What are the 5 C’s of goal setting?

Different coaches define these differently, but here’s a strong, practical version you can actually use:

  1. Clarity: What exactly is the goal?

  2. Commitment: Why does it matter, and what are you willing to trade?

  3. Consistency: What will you do weekly, no matter what?

  4. Constraints: What boundaries protect your time and energy?

  5. Course-correction: How will you review and adjust without quitting?

What are the 5 SMART goals?

This question gets asked a lot, but SMART isn’t “five goals”, it’s five qualities of a good goal:

  • Specific

  • Measurable

  • Achievable

  • Relevant

  • Time-bound

If your goal doesn’t have these, it’s not bad; it’s just unfinished.

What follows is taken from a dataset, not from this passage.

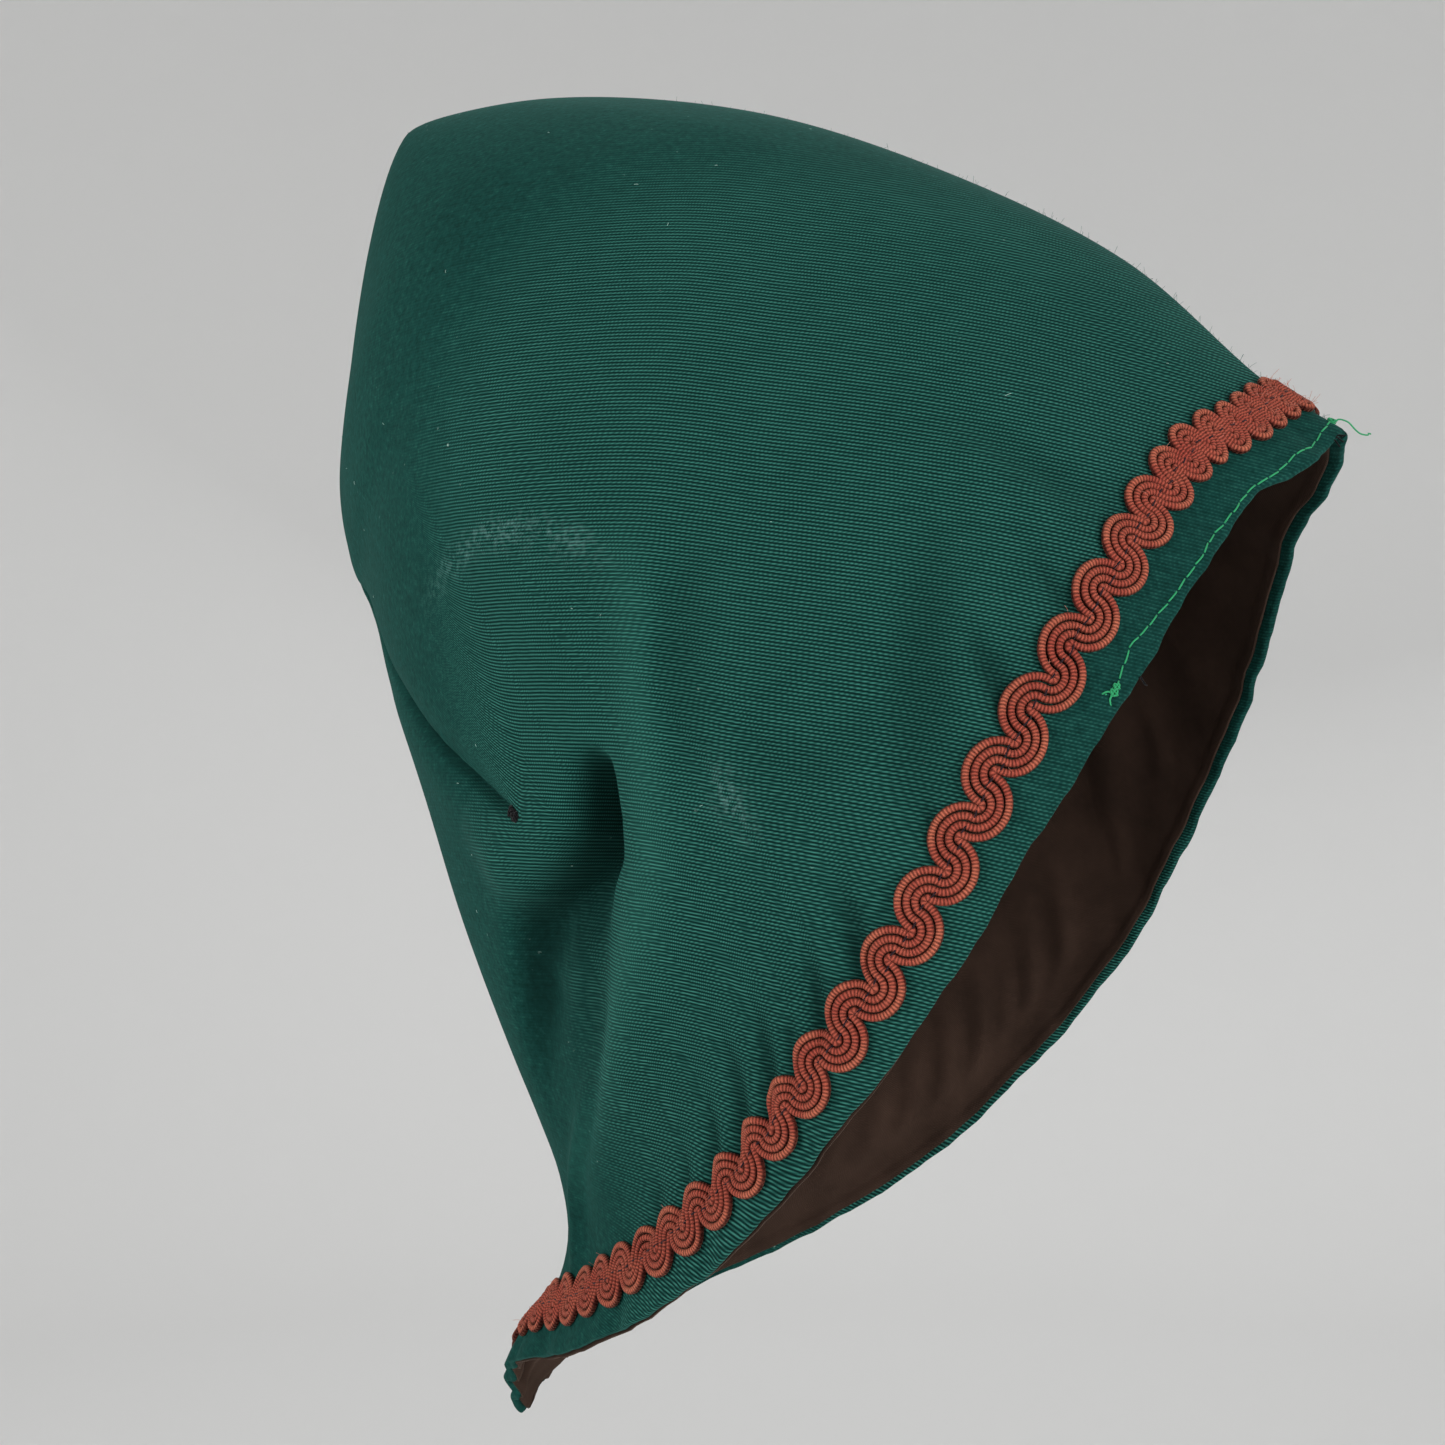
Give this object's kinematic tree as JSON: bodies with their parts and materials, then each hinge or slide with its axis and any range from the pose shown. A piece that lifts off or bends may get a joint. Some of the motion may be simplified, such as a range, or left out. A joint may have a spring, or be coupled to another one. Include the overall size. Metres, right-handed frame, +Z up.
{
  "type": "pointed hood",
  "caption": "Pointed cloth hood of mirrored side panels with a crown seam, a back seam, a turned-in hem, a lining and a serpentine gimp braid round the opening.",
  "frame": {"origin": "head seat: the inner face of the lining on the middle plane at the crown, where the wearer's head touches it", "axes": "+X forward over the face, +Y to the wearer's left, +Z up"},
  "size_m": [0.2542, 0.1624, 0.3283],
  "materials": {
    "outer_cloth": "fine ribbed dark green cloth, matt",
    "lining": "plain dark brown cloth, matt",
    "braid": "wound rust red cords, slight sheen"
  },
  "bodies": {
    "root": {"right_panel": "outer_cloth", "left_panel": "outer_cloth", "right_lining": "lining", "left_lining": "lining", "braid": "braid"}
  },
  "joints": []
}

What are 5 good personal goals?

Here are five personal goals that build a stronger life without requiring perfection:

  1. Build an emergency buffer: save $300–$1,000 in 90 days

  2. Protect sleep: no screens 60 minutes before bed for 30 days

  3. Move your body: 20-minute walk 4x/week for 6 weeks

  4. Strengthen a relationship: one meaningful check-in weekly for 8 weeks

  5. Create a learning habit: 10 pages/day or 15 minutes/day for 30 days

They’re “good” because they’re stabilizing, and stability makes everything else easier.

What is the 3-3-3 rule for goals?

There are a few versions online. Here’s the most useful one:

  • 3 goals for the year (big priorities)

  • 3 goals for the quarter (what matters next)

  • 3 priorities for today (what moves the needle now)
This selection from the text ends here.